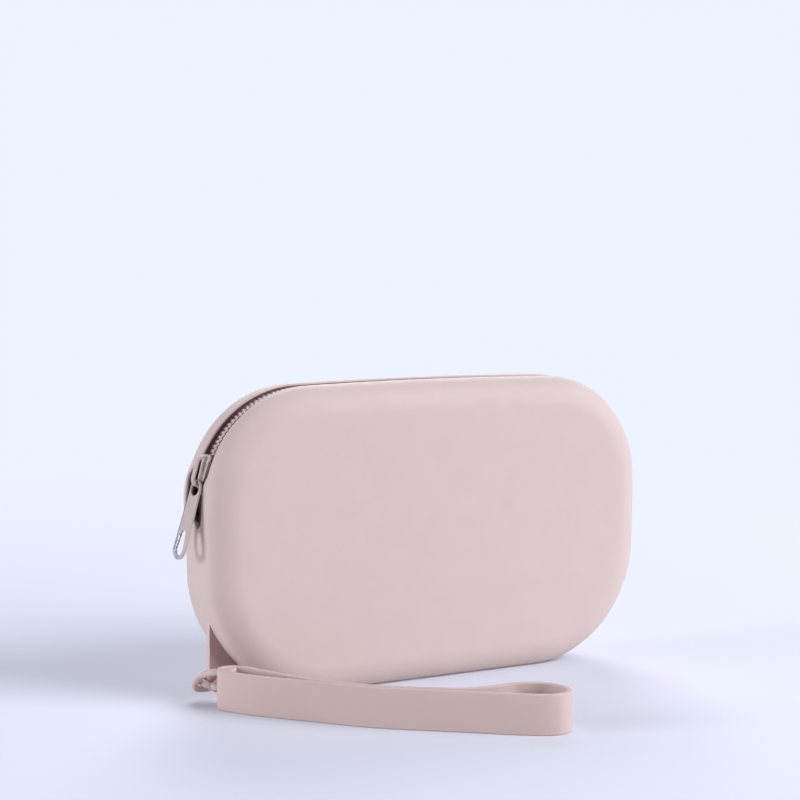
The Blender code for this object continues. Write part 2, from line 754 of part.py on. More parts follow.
def neck_route():
    """From the strap round the lug's outer edge, through its slot, round again and back to the strap."""
    edge = -WIDTH / 2 + LUG_INSET
    middle_x = edge + (LUG_SLOT_OFFSET - NECK_DIAMETER / 2 - LUG_SLOT_PLAY) / 2
    inner = edge + LUG_SLOT_OFFSET - middle_x
    radius = NECK_DIAMETER / 2
    outer = middle_x - edge + radius + NECK_SLACK
    front = LUG_THICKNESS / 2 + radius + NECK_PLAY
    start, along, across = strap_frame()
    face = strap_point(STRAP_CLOSED_END_SHARE) - along * (STRAP_THICKNESS / 2 + 2 * SEAT_GAP)
    lead = face - along * NECK_LEAD

    turns = []
    for k in range(NECK_POINTS):
        angle = NECK_FIRST_ANGLE - k * 2 * math.pi / NECK_TURN_POINTS
        side = inner if math.cos(angle) > 0 else outer
        if math.cos(angle) < 0 and k >= NECK_POINTS - NECK_TURN_POINTS:
            side *= NECK_INNER_TURN_SHARE
        height = NECK_TOP - NECK_PITCH * (k + 1) / NECK_TURN_POINTS
        turns.append((middle_x + side * math.cos(angle), front * math.sin(angle), height))
    last = turns[-1][2] - NECK_PITCH / NECK_TURN_POINTS
    route = [(face.x, face.y, NECK_TOP), (lead.x, lead.y, NECK_TOP)] + turns
    route.append((middle_x + inner * NECK_EXIT_SHARE, -front * NECK_EXIT_DEPTH_SHARE, last))
    route += [(lead.x, lead.y, NECK_LOW), (face.x, face.y, NECK_LOW)]
    return smooth_path(route, NECK_STEPS)


def make_neck():
    route = neck_route()
    print_least_gap(route)
    add_object("strap_neck", tube("strap_neck", route, NECK_DIAMETER / 2), SILICONE)


def print_least_gap(route):
    """Prints how near the neck comes to itself, measured on its route's points."""
    walked = [0]
    for a, b in zip(route, route[1:]):
        walked.append(walked[-1] + (b - a).length)
    apart = [
        (route[i] - route[j]).length
        for i in range(len(route))
        for j in range(i)
        if walked[i] - walked[j] > 3 * NECK_DIAMETER
    ]
    print(f"neck: {(min(apart) - NECK_DIAMETER) * 1000:.2f} mm to itself at the least")


def make_strap_pivot():
    """An empty at the strap's closed end, about which the band lifts."""
    start, along, across = strap_frame()
    place = strap_point(STRAP_CLOSED_END_SHARE) - along * (STRAP_THICKNESS / 2 + SEAT_GAP)
    item = bpy.data.objects.new("strap_pivot", None)
    PARTS.objects.link(item)
    item.location = (place.x, place.y, STRAP_HEIGHT / 2)
    return item


# Sizes that follow from those above
ARCS = outline_arcs()
CORNER = ARCS[1]
SLIDER_AT = distance_at(HEIGHT - SLIDER_DROP)
SLIDER_ANGLE = station(SLIDER_AT)[2]
NOSE_AT = SLIDER_AT + SLIDER_LENGTH / 2
STOPS_FROM = NOSE_AT + SEAT_GAP
STOPS_TO = STOPS_FROM + STOP_LENGTH
CHAIN_HALF = SLIDER_AT + SLIDER_LENGTH / 2 - POST_LENGTH - SEAT_GAP
TAPE_HALF = distance_at(HEIGHT - SLIT_DROP) - SEAT_GAP
GROOVE_LOW = station(STOPS_TO)[1] - SEAT_GAP
GROOVE = SLIDER_NOSE_WIDTH / 2 + LIP_PLAY

# Slider heights over the widest section, measured outwards
SAGITTA = (SLIDER_LENGTH / 2) ** 2 / (2 * (TOP_CORNER_RADIUS - WALL))
OUTER_LOW = -WALL + COIL_HEIGHT + SLIDER_COIL_PLAY
OUTER_HIGH = OUTER_LOW + SLIDER_PLATE
NOSE_DRAFT = math.tan(DRAFT) * SLIDER_NOSE_WIDTH / 2
INNER_HIGH = -WALL - SEAT_GAP - TAPE_THICKNESS - SEAT_GAP - SAGITTA - NOSE_DRAFT
INNER_LOW = INNER_HIGH - SLIDER_PLATE
CROWN_LEG = SLIDER_LENGTH / 2 - CROWN_FOOT_INSET - CROWN_THICKNESS / 2
PULL_PIVOT = (
    TOP_CORNER_RADIUS + OUTER_HIGH + (SEAT_GAP + CROWN_CLEARANCE) / 2,
    CROWN_LEG - CROWN_THICKNESS / 2 - PULL_EYE_RIM / 2 - PULL_EYE_PLAY,
)

# Slot of the lug: the neck passes it twice, a pitch apart
SLOT_HIGH = NECK_TOP - NECK_PITCH * NECK_SLOT_SHARE
SLOT_LOW = SLOT_HIGH - NECK_PITCH
NECK_LOW = NECK_TOP - 2 * NECK_PITCH

clear_scene()
PARTS = make_collection(NAME)
CUTTERS = make_collection(NAME + "_cutters")
make_shell()
make_zip()
slider_pivot = slider_frame()
make_slider(slider_pivot)
make_crown(slider_pivot)
make_spring(slider_pivot)
make_pull(slider_pivot)
make_strap(make_strap_pivot())
make_neck()
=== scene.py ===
import math

import bmesh
import bpy
import numpy as np
from mathutils import Matrix, Vector


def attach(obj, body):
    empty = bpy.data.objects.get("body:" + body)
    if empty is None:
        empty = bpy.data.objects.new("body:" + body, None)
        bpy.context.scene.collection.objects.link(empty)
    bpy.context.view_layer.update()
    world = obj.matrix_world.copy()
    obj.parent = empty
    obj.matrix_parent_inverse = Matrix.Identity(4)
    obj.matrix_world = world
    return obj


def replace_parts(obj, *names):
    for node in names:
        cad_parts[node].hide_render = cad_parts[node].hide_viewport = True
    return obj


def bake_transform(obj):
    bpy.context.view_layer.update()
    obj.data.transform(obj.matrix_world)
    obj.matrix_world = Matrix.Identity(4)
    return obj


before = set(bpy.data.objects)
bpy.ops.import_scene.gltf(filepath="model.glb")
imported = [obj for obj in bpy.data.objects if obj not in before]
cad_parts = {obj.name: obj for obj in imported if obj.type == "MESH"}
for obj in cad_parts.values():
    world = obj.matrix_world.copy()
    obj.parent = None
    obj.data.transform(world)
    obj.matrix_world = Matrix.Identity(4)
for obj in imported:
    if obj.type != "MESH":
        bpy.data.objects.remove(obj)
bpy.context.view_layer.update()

# Camera, from the photograph
CAMERA_PLACE = (-0.37191, -0.60310, 0.15880)
CAMERA_FORWARD = (0.51302, 0.85381, -0.08841)
CAMERA_ROLL = math.radians(0.4)
CAMERA_LENS = 92.51
CAMERA_SENSOR = 36
CAMERA_CLIP = 0.01

# Lamps: name, azimuth and elevation in degrees, size in metres and power in watts
LAMP_DISTANCE = 2.6
LAMPS = [
    ("key", 313, 27, 1.9, 62),
    ("left_fill", 170, 8, 1.1, 34),
    ("back", 60, 35, 1.4, 28),
]

# Colours as they render, 0 to 255
BODY_PINK = (219, 200, 200)
STRAP_PINK = (216, 194, 193)
# Darker pink for the lug's broad faces: painted shade, where the shell and the strap shade the lug
LUG_SHADE_PINK = (184, 155, 153)
DUST_PALE = (236, 222, 224)
SHEEN_PALE = (255, 240, 240)
WEAVE_LOW = (84, 54, 60)
WEAVE_HIGH = (128, 92, 98)
WEAVE_FLECK = (160, 126, 132)
COIL_PINK = (226, 206, 208)
THREAD_PLUM = (140, 106, 112)
PAINT_PINK = (206, 188, 188)
# Dark plum for the slider's flanges and the stops: painted shade in the gaps beside the slider
PAINT_SHADE_PLUM = (122, 92, 96)
NICK_GREY = (150, 140, 140)
STEEL_DULL, STEEL_BRIGHT = (140, 138, 144), (196, 194, 200)
# A darker steel for the pull's rear edge: painted shade
SHADE_STEEL_DULL, SHADE_STEEL_BRIGHT = (58, 52, 56), (84, 78, 82)
FILL_WHITE = (252, 251, 255)
BACKDROP_BLUE = (237, 243, 255)
FLOOR_BLUE = (234, 239, 255)
FLOOR_BOUNCE = (214, 214, 216)

# Floor and fill light
FILL_STRENGTH = 0.3
FLOOR_HALF = 2.5
FLOOR_CELLS = 4
FLOOR_FADE = (0.25, 0.6)

# Shell, as in the part's source
WIDTH = 0.1724
HEIGHT = 0.104
FRONT_DEPTH = 0.0125
REAR_DEPTH = 0.0165
WALL = 0.0026
TOP_CROWN_RADIUS = 1.85
TOP_CORNER_RADIUS = 0.038
SIDE_BOW_RADIUS = 0.45
SIDE_BOW_HEIGHT = 0.0543
BASE_CORNER_RADIUS = 0.043
BASE_CUT = 0.0005
DRAFT = math.radians(5)
EDGE_DEPTH = 0.0075
EDGE_REACH = 0.0105
SLIDER_DROP = 0.0281
SLIT_DROP = 0.0462
LIP_PLAY = 0.0004
SEAT_GAP = 0.0003

# Shell: soft forms that only the looks need
CREST = 0.0015
LIP_ROUND = 0.0005
STATION_STEP = 0.0016
ROUND_STEPS = 4
BAND_STEPS = 6
EDGE_STEPS = 14
FACE_STEPS = 9
TAPER_POWER = 0.14
NARROW_SLIT = 0.002
NARROW_TOP = 0.0755
NARROW_FULL = 0.0705

# Shell: the rear lip, which stands away from the slider's side
FLARE_LIFT = 0.0029
FLARE_BACK = 0.0019
FLARE_DEPTH = 0.0135
FLARE_TOP = 0.0825
FLARE_FULL_TOP = 0.0705
FLARE_FULL_LOW = 0.064

# Lug
LUG_INSET = 0.0036
LUG_THICKNESS = 0.0025
LUG_LOW = 0.0025
LUG_CORNER_RADIUS = 0.003
LUG_CORNER_STEPS = 10
LUG_ROOT = 0.024
LUG_SLOT_OFFSET = 0.0048
LUG_SLOT_PLAY = 0.0006
LUG_SLOT_STEPS = 12
LUG_ROUND = 0.0005
LUG_FACE_SHARE = 0.9

# Zip
COIL_PITCH = 0.0018
COIL_WIRE = 0.00086
COIL_OUTER = 0.0021
COIL_HEAD = 0.0007
COIL_HEIGHT = 0.0014
COIL_SINK = 0.0001
COIL_LEG_POWER = 0.55
COIL_TIP_POWER = 0.75
COIL_TURN_POINTS = 14
COIL_SIDES = 6
THREAD_PLACE = 0.0016
THREAD_DIP = 0.00018
THREAD_RADIUS = 0.00016
THREAD_SIDES = 5
THREAD_STEPS = 4
TAPE_INNER = 0.001
TAPE_THICKNESS = 0.0005
TAPE_STEP = 0.001
TAPE_BAND_STEPS = 6
TAPE_EDGE_STEPS = 3
TAPE_END_DEPTH = 0.0012
STOP_LENGTH = 0.002
STOP_EDGE = 0.0004
STOP_OUTER = 0.0025
STOP_ROUND = 0.0003
STOP_STEPS = 3
LINING = 0.00012
LINING_TOP = 0.0009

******

Can you write out the lines above, from the first one through the one containing "lead = face - along * NECK_LEAD", exactly as they appear and nothing more?

RESULT
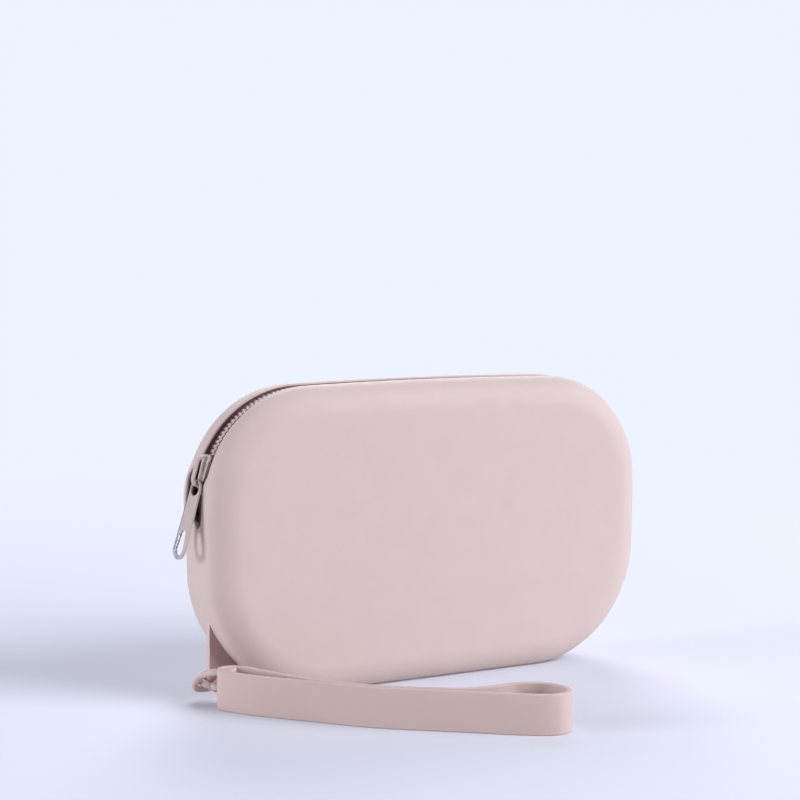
The Blender code for this object continues. Write part 2, from line 754 of part.py on. More parts follow.
def neck_route():
    """From the strap round the lug's outer edge, through its slot, round again and back to the strap."""
    edge = -WIDTH / 2 + LUG_INSET
    middle_x = edge + (LUG_SLOT_OFFSET - NECK_DIAMETER / 2 - LUG_SLOT_PLAY) / 2
    inner = edge + LUG_SLOT_OFFSET - middle_x
    radius = NECK_DIAMETER / 2
    outer = middle_x - edge + radius + NECK_SLACK
    front = LUG_THICKNESS / 2 + radius + NECK_PLAY
    start, along, across = strap_frame()
    face = strap_point(STRAP_CLOSED_END_SHARE) - along * (STRAP_THICKNESS / 2 + 2 * SEAT_GAP)
    lead = face - along * NECK_LEAD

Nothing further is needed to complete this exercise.